If I had to put a figure on it, after taking into account these quite complex factors (including the benefits of benchmarking), and leaving aside the issues of security and pensions, public servants' hourly pay rates are probably around 20 per cent higher.

The question may well be asked: if, in 2001, on a like-for-like basis, public service monthly earnings were already some 13 per cent higher than in the private sector, why did the Government agree to initiate a benchmarking process designed to compensate public service workers for being less well paid than similarly placed private sector workers?

No one has ever tried to answer that question, nor has the basis for the public service pay increases awarded by that process ever been published.

The benchmarking report even failed to claim that its conclusions were based on public/private earnings differentials - although that, of course, is what it had been set up to evaluate!

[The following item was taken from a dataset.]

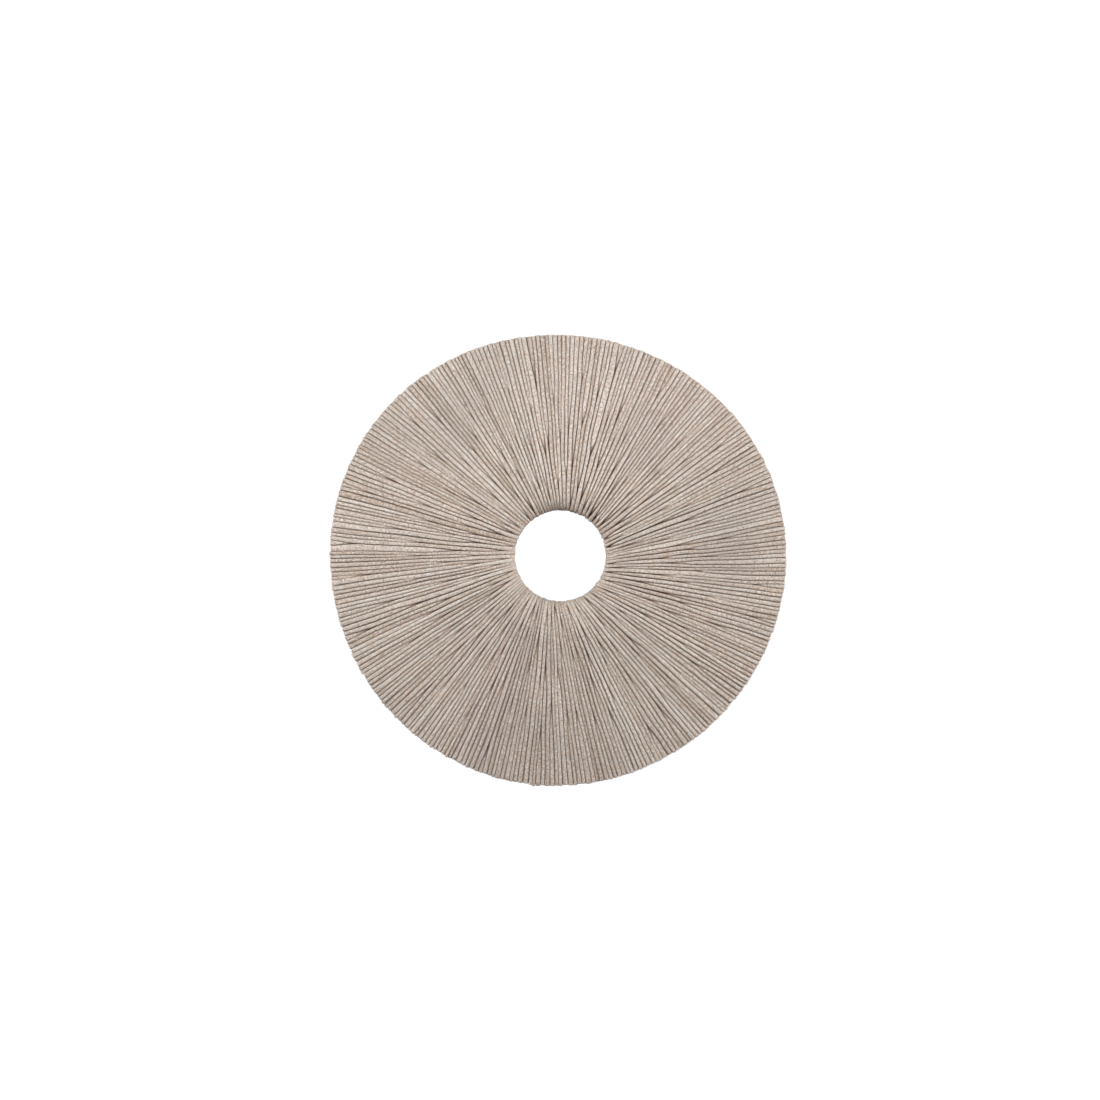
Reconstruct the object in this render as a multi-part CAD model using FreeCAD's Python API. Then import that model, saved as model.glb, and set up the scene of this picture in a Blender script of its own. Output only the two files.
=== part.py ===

All we know is that the economist member of the benchmarking team, (one of the authors of the Maynooth study), honourably resigned from it in protest at the non-transparent procedure being adopted to justify these increases.

Astonishingly, a second bench-marking of public service pay rates has now been initiated.

Unless this new exercise is based on a rigorous approach, akin to that adopted by the Maynooth economists, but also incorporating factors they did not include in their study (such as differences in hours worked and in the quite different character of the pension arrangements in the two sectors), this new exercise could merely aggravate further the marked disparity that already exists between the public and private sectors of our economy.